Objective | Give the number of lines holding the string "bodies" and nothing more.

Data segment |
>>>>>

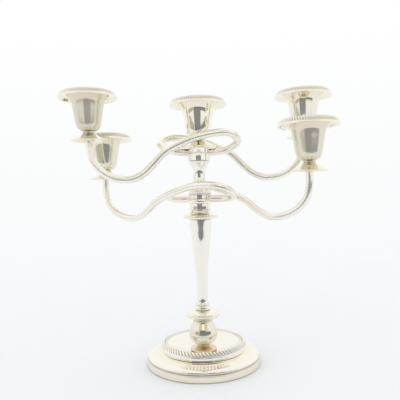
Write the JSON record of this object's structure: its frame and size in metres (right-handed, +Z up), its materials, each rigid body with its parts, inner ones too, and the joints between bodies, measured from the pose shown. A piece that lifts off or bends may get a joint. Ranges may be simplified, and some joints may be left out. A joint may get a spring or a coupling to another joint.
{
  "type": "tabletop candelabra",
  "caption": "Polished tabletop candelabra with a weighted stepped foot, tapered column, stacked lift-off branches of looped rod arms, and lift-out candle nozzles.",
  "frame": {"origin": "centre of the foot, on the surface it stands on", "axes": "+Z up along the stem, +X towards the right-hand arms, -Y towards the viewer"},
  "size_m": [0.3022, 0.147, 0.3],
  "materials": {
    "silver_plate": "polished warm silver plate",
    "steel": "plain",
    "weighting": "rough heavy filling",
    "felt": "felt"
  },
  "bodies": {
    "candlestick": {"foot_felt": "felt", "foot_shell": "silver_plate", "foot_gadroon_border": "silver_plate", "foot_weighting": "weighting", "tie_washer": "steel", "tie_nut": "steel", "tie_rod": "steel", "stem_foot": "silver_plate", "pear_knop": "silver_plate", "disc_knop": "silver_plate", "stem_ring": "silver_plate", "column": "silver_plate", "collar": "silver_plate", "stem_socket": "silver_plate"},
    "lower_spigot": {"lower_spigot": "silver_plate"},
    "lower_branch": {"lower_hub": "silver_plate", "lower_dome": "silver_plate", "trumpet_stem": "silver_plate", "lower_right_arm": "silver_plate", "lower_left_arm": "silver_plate", "lower_right_pan": "silver_plate", "lower_left_pan": "silver_plate", "lower_right_cup": "silver_plate", "lower_left_cup": "silver_plate", "lower_right_cup_screw": "steel", "lower_left_cup_screw": "steel"},
    "upper_spigot": {"upper_spigot": "silver_plate"},
    "upper_branch": {"upper_hub": "silver_plate", "upper_right_arm": "silver_plate", "upper_left_arm": "silver_plate", "upper_right_pan": "silver_plate", "upper_left_pan": "silver_plate", "centre_pan": "silver_plate", "upper_right_cup": "silver_plate", "upper_left_cup": "silver_plate", "centre_cup": "silver_plate", "upper_right_cup_screw": "steel", "upper_left_cup_screw": "steel", "centre_cup_screw": "steel"},
    "lower_left_nozzle": {"lower_left_nozzle": "silver_plate"},
    "lower_right_nozzle": {"lower_right_nozzle": "silver_plate"},
    "upper_left_nozzle": {"upper_left_nozzle": "silver_plate"},
    "upper_right_nozzle": {"upper_right_nozzle": "silver_plate"},
    "centre_nozzle": {"centre_nozzle": "silver_plate"}
  },
  "joints": [
    {"name": "lower_branch_lift", "type": "slide", "parent": "candlestick", "child": "lower_spigot", "axis": [0, 0, 1], "range_m": [0, 0.03]},
    {"name": "lower_branch_turn", "type": "hinge", "parent": "lower_spigot", "child": "lower_branch", "pos_m": [0, 0, 0.18], "axis": [0, 0, 1], "continuous": true},
    {"name": "upper_branch_lift", "type": "slide", "parent": "lower_branch", "child": "upper_spigot", "axis": [0, 0, 1], "range_m": [0, 0.02]},
    {"name": "upper_branch_turn", "type": "hinge", "parent": "upper_spigot", "child": "upper_branch", "pos_m": [0, 0, 0.23], "axis": [0, 0, 1], "range_deg": [0, 130]},
    {"name": "lower_left_nozzle_lift", "type": "slide", "parent": "lower_branch", "child": "lower_left_nozzle", "axis": [0, 0, 1], "range_m": [0, 0.022]},
    {"name": "lower_right_nozzle_lift", "type": "slide", "parent": "lower_branch", "child": "lower_right_nozzle", "axis": [0, 0, 1], "range_m": [0, 0.022]},
    {"name": "upper_left_nozzle_lift", "type": "slide", "parent": "upper_branch", "child": "upper_left_nozzle", "axis": [0, 0, 1], "range_m": [0, 0.022]},
    {"name": "upper_right_nozzle_lift", "type": "slide", "parent": "upper_branch", "child": "upper_right_nozzle", "axis": [0, 0, 1], "range_m": [0, 0.022]},
    {"name": "centre_nozzle_lift", "type": "slide", "parent": "upper_branch", "child": "centre_nozzle", "axis": [0, 0, 1], "range_m": [0, 0.022]}
  ]
}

<<<<<

Solution to this exercise | 2